Straight white men—those of you who realize that Donald Trump denigrated you, too, by welcoming you into his mythical and abhorrent locker room; those of you who are horrified that Donald Trump has insinuated that you will agree with him that boys will be boys; those of you who are repulsed by the concept that any suggested or actual sexual violence should be forgiven with a nod and a wink—I need you to speak. I need you to raise your voice, because no matter how loud I speak, no matter how loud any woman is speaking right now, straight white men are still dominating the discussion. So I need to you to do something—anything—because I am at a loss for how to be heard in a world where a man can admit on tape to “grabbing pussy” with no thought of consent and still be considered the champion of “regular guys.”

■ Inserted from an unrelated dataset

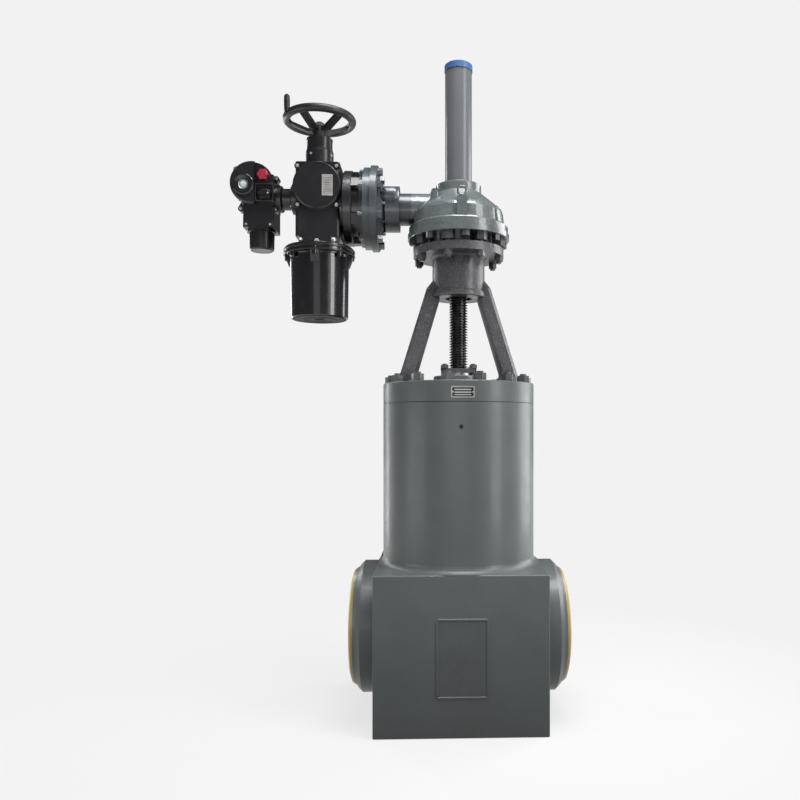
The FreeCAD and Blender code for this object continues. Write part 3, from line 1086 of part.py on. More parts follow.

Surely a majority of straight white men cannot believe this is truly acceptable behavior for anyone—let alone a Presidential candidate. But now I don’t know, because on and on it goes, with no abatement. Straight white men who are still reading this, can I tell you something? I feel more unsafe than ever. Do you hear me? I feel more unsafe than ever.
If you speak, my straight white male friends, you will be heard. If that’s not privilege, I don't know what is. Allow yourself to be humbled by this privilege. Please be aware of this privilege, and use it well. Defy this disgusting “locker room” myth, and teach your sons to do the same. Challenge those who dismiss rape culture loudly and often. Because I can tell you, my voice is not being heard. The women I know are not being heard. My daughters are coming of age in a world full of men who leer and grope and objectify women without shame and without consequences.
Please have the courage to tell it like it is, for someone else. Because this is how it is for me and many, many other women. I hope you take my word for it this time. Donald Trump may be grabbing for my pussy, but your humanity is far more at risk.